Обнимаю тебя так нежно и очень прошу простить мои безумства. Мы уже все их совершили, не правда ли?

Ты не находишь, что Аристо сильно изменился, причем к лучшему? До скорого, дорогая Эльвира, и береги себя.

Твоя Мария.

Джону Ардуэну[294]– по-английски


Париж, без датировки, вероятно, конец 1967


Дорогой Джон Ардуэн!

Нет мне прощения, что не ответила вам раньше, но я действительно была занята, а после того, как дважды ударил мороз, уезжала в теплые края в отпуск, так что простите меня.

Счастлива, что вам понравился Даллас и пришлось по душе там работать.

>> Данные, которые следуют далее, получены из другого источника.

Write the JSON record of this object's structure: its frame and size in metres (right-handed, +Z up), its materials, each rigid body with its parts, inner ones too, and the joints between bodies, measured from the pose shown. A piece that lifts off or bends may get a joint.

Что касается записей, то мне было бы очень приятно записаться еще несколько раз, если это не составит для вас труда[295]. У меня нет ни «Андрея Шенье» (Скала), ни «Нормы»-«Травиаты»-«Пуритан»-«Трубадура» – Риголетто (Мехико), ни «Трубадура» (Неаполь), «Севильского цирюльника» (Скала), «Весталки» (Скала).

Было бы восхитительно иметь их, если возможно.

Итак, мой адрес указан на лицевой стороне конверта.

Примите заверения в моих дружеских чувствах и, если у вас есть время, не напишете ли мне, что новенького у вас?